L'embauche d'un ou plusieurs salariés d'une entreprise concurrente n'est pas nécessairement un comportement fautif. Pour que cela constitue un acte de concurrence déloyale, il est nécessaire que ce recrutement entraîne soit une désorganisation de l'entreprise, soit qu'il viole une clause de non-concurrence.

En l'absence de clause de non-concurrence, et dans le cadre de la libre concurrence, une entreprise a le droit de chercher à embaucher les meilleurs talents, et en l'absence de contrats contraires, un salarié peut tout à fait rompre son contrat pour travailler chez un concurrent.

Ainsi, le simple fait d'embaucher un salarié d'une entreprise concurrente ne constitue pas, en soi, un acte de concurrence déloyale. Pour que cela soit considéré comme tel, il faut démontrer concrètement que le nouvel employeur a commis une faute ayant entraîné une désorganisation de l'entreprise.

Les juges se basent sur certains indicateurs pour établir la faute du nouvel employeur. Il sera nécessaire de prouver le caractère simultané et/ou massif des embauches, ou encore des "manœuvres" de la part du concurrent pour attirer le ou les salariés. Ces manœuvres peuvent être retenues, par exemple, si le nouvel employeur propose des conditions d'embauche exceptionnellement favorables, notamment un salaire excessivement élevé.

Il faut également démontrer que les recrutements litigieux ont effectivement perturbé la structure de l'entreprise. Une simple perturbation ne suffit pas. Il faut prouver que l'organisation même de la société est menacée. En la matière, le principe est celui de la liberté du travail. Il est donc permis à un autre employeur de proposer un nouvel emploi à une personne encore salariée dans une autre entreprise.

  • Com., 21 janv. 1997, pourvoi n°94-17800).

En conséquence, l'embauche par un employeur d'un salarié ayant appartenu récemment à une entreprise exerçant une activité dans le même secteur ne fait pas présumer, par elle-même, de l'existence d'un acte de concurrence déloyale.

  • Com., 19 oct. 1999, pourvoi n° 97-15795).

Le débauchage ne devient déloyal que si une faute peut être imputée au nouvel employeur.
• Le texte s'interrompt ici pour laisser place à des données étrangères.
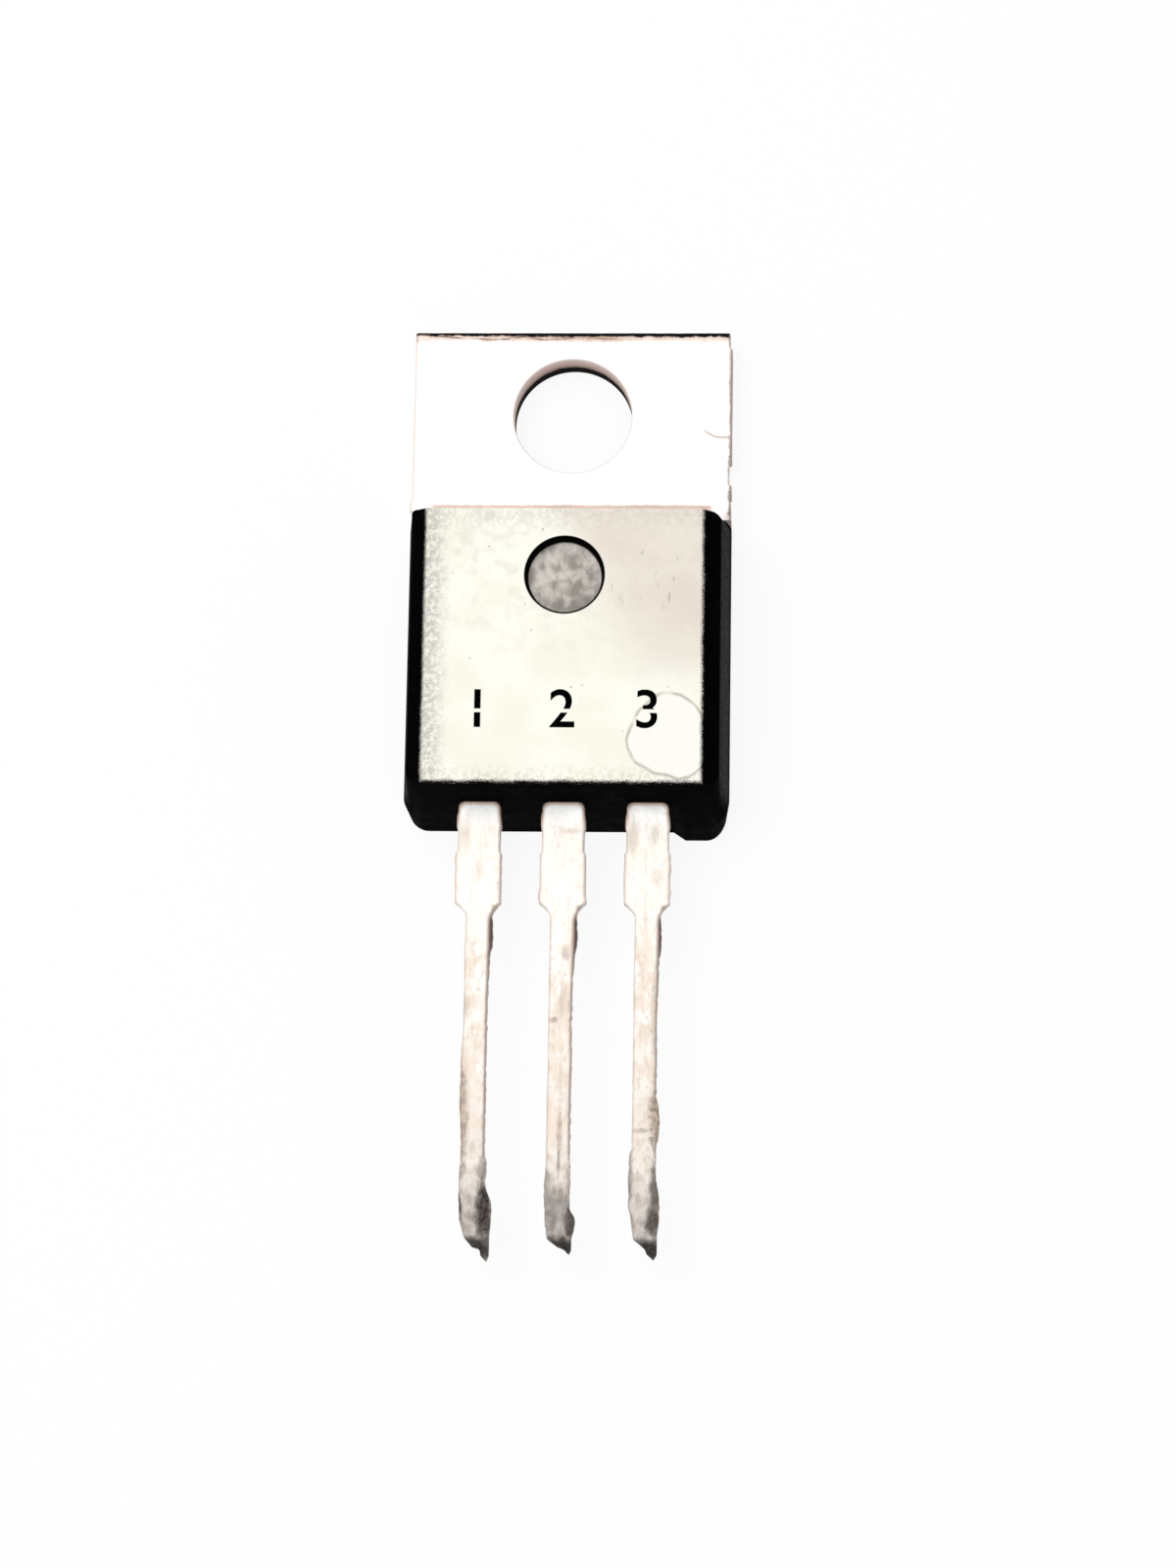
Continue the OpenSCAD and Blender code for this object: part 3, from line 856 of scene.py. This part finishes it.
# what sets each lead apart. Bulges: side, place along Y, reach, length.
# Dark patches: place across and along, half sizes, strength; the place across is from the lead's middle
# line.
leadMarks = {
    "baseLead": {
        "number": -1,
        "replaces": "base_lead",
        "slot": "lead_tin",
        "bulges": [(-1, -21.2, 0.05, 2.6), (1, -13.2, 0.04, 0.5), (-1, -13.2, 0.04, 0.5),
                   (-1, -14.4, 0.03, 0.3), (1, -16.5, 0.1, 1.3), (1, -17.3, 0.04, 1.4)],
        "darkPatches": [(-0.4, -13.6, 0.2, 0.6, 0.25), (0.05, -14.7, 0.12, 0.35, 0.3),
                   (-0.38, -22.1, 0.26, 1.7, 0.8), (-0.3, -18.9, 0.14, 0.5, 0.3),
                   (0.0, -23.1, 0.12, 0.2, 0.3)],
    },
    "middleLead": {
        "number": 0,
        "replaces": "tab_and_middle_lead",
        "slot": "plated_copper",
        "bulges": [(1, -13.2, 0.04, 0.5), (-1, -13.2, 0.04, 0.5), (-1, -15.5, 0.04, 0.3),
                   (1, -15.6, 0.04, 0.2), (1, -19.3, -0.03, 0.2), (1, -16.5, 0.1, 1.2),
                   (1, -17.2, 0.04, 1.2)],
        "darkPatches": [(0.25, -13.5, 0.28, 0.1, 0.35), (-0.2, -19.26, 0.14, 0.1, 0.7),
                   (0.14, -17.2, 0.14, 0.25, 0.5), (0.04, -18.6, 0.06, 0.6, 0.3),
                   (0.05, -20.9, 0.06, 0.9, 0.2), (0.04, -22.7, 0.09, 0.8, 0.6)],
    },
    "emitterLead": {
        "number": 1,
        "replaces": "emitter_lead",
        "slot": "lead_tin",
        "bulges": [(1, -13.2, 0.04, 0.5), (-1, -13.2, 0.04, 0.5), (1, -14.6, 0.03, 0.3),
                   (1, -15.3, 0.03, 0.15), (1, -22.2, 0.1, 1.15), (1, -16.6, 0.09, 1.3),
                   (1, -17.6, 0.03, 1.6)],
        "darkPatches": [(-0.45, -13.7, 0.2, 0.6, 0.4), (0.22, -13.6, 0.13, 0.3, 0.35),
                   (0.3, -14.9, 0.2, 0.3, 0.25), (0.3, -19.2, 0.14, 1.6, 0.5),
                   (0.37, -22.0, 0.24, 0.9, 1.0), (-0.1, -22.55, 0.32, 0.08, 0.6)],
    },
}


# how far bulges push an edge out at a place along the lead
def bulgeAt(y, side, bulges):
    return sum(reach * math.exp(-((y - place) / (length * 0.5)) ** 4)
               for bulgeSide, place, reach, length in bulges if bulgeSide == side)


# half width of a lead at a place along it; side is -1 or 1
def leadHalf(y, side, marks):
    shape = leadShape
    root, dam, slim = shape["rootWidth"] / 2, shape["damWidth"] / 2, shape["slimWidth"] / 2
    if y > shape["neckY"] and marks["number"]:
        return shape["padWidth"] / 2 + side * marks["number"] * shape["padShift"]
    half = between(y, shape["rootEndY"] - 0.06, shape["rootEndY"], dam, root)
    if y < shape["damEndY"]:
        left = between(y, shape["slopeEndY"], shape["damEndY"], 0, 1)
        half = slim + (dam - slim) * left ** shape["slopeCurve"]
    if y < common["tipY"] + shape["tipTaper"]:
        half -= shape["tipClip"] * between(y, common["tipY"], common["tipY"] + shape["tipTaper"], 1, 0)
    if y < common["exitY"] - 0.3:
        number = marks["number"] * 7 + side * 3
        slow = noise.noise(Vector((number, y * 0.9, 0)))
        quick = noise.noise(Vector((number, y * 4.2, 5)))
        half += shape["wander"] * (slow + 0.5 * quick)
        if side > 0 and y < shape["slopeEndY"]:
            half += shape["nibbled"] * noise.noise(Vector((number, y * 6.5, 11)))
        half += bulgeAt(y, side, marks["bulges"])
    return half


# how far the middle lead drops towards the header plate
def middleDrop(y, depth):
    shape = leadShape
    shift = common["leadThickness"] * math.tan(math.radians(shape["riseAngle"] / 2))
    y = y + shift * depth
    return -between(y, shape["riseEndY"], shape["riseStartY"], 0, leadHigh.z - common["tabThickness"])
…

Ainsi, au-delà de l’embauche par une Société d’anciens salariés d’une Société concurrente, doit être prouvé, de manière cumulative :

  • d'une part, l'existence de manœuvres déloyales accompagnant l’embauche ;
  • d'autre part, que les faits invoqués ont entraîné la désorganisation du fonctionnement de l'entreprise concurrente, et non une simple perturbation ou un déplacement de clientèle.
  • Com., 23 oct. 2007, pourvoi n°05-17155 ; Cass. com., 5 nov. 20023, pourvoi n°01-03665

Ainsi, justifie légalement sa décision de rejeter le grief de concurrence déloyale la Cour d’appel qui retient que le recrutement par une Société de vingt-deux anciens représentants d’une Société concurrente :

« n'a pas eu pour effet de désorganiser l'entreprise de l'ancien employeur, que la meilleure rémunération obtenue par ces représentants chez leur nouvel employeur correspond à leur réelle qualification et qu'enfin leur affectation au même secteur que celui auquel ils l'étaient auparavant s'est fait dans le cadre de la libre concurrence »

  • Com., 21 janv. 1997, pourvoi n°94-17800, précité

De même, le débauchage par le nouvel employeur doit être caractérisé, tout comme l'existence des manœuvres déloyales des anciens salariés.

Il ne suffit pas, pour condamner une nouvelle société, de relever que, très rapidement, trois salariés ayant une connaissance précise des activités commerciales de l'ancien employeur sont partis pour la rejoindre, utilisant les connaissances précédemment acquises, deux d'entre eux ayant souscrit au capital.

  • Com., 1er juin 1999, pourvoi n°97-15421

Par ailleurs, le recrutement ne peut être considéré comme fautif lorsque l'ancien employeur est lui-même responsable du départ des salariés, entraînant ainsi indirectement la désorganisation de son entreprise.

Il s’ensuit qu’un recrutement massif de salariés d’une entreprise par une entreprise concurrente n’a pas à être sanctionné dans la mesure où leur démission était liée aux difficultés de celle-ci et à leurs inquiétudes en termes d'emploi (Cass. com. 22-5-2007 no 06-13.421).